**Source material**
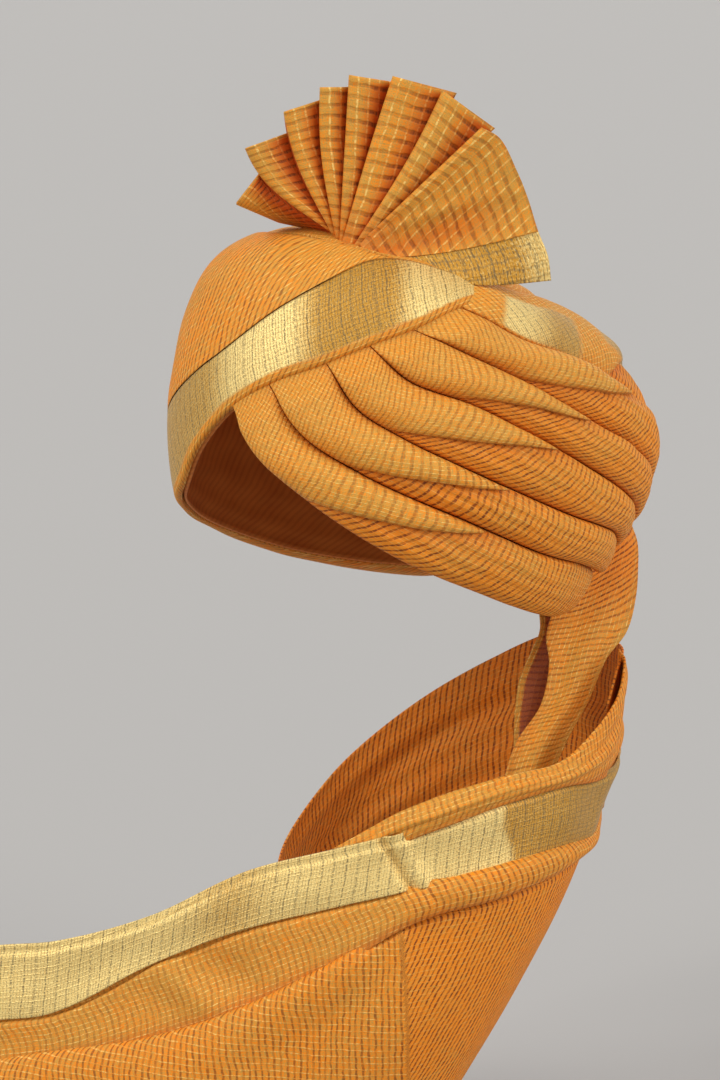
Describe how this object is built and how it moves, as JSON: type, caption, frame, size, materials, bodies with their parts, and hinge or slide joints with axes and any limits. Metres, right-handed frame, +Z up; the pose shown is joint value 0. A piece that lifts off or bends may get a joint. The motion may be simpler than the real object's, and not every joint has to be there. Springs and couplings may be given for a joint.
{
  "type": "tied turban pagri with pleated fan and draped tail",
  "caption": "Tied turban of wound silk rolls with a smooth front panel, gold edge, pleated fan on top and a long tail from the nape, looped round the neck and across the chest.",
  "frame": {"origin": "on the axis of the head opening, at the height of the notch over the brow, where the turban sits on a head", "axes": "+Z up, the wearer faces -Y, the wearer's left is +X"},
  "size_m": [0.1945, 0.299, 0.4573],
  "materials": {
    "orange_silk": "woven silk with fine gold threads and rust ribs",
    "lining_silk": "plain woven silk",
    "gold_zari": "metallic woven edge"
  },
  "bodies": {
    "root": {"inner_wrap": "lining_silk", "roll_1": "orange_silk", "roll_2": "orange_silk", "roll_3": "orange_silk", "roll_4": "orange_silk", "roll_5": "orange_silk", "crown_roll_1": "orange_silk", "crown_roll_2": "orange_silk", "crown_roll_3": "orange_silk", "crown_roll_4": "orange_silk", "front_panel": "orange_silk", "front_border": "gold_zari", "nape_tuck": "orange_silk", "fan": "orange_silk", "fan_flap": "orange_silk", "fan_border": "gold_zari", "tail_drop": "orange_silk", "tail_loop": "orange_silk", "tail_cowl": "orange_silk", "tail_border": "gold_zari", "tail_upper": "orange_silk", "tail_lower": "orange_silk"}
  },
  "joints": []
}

**What you need to do**
Give the number of lines above that hold the word "bodies", and nothing more.

**Solution to this exercise**
2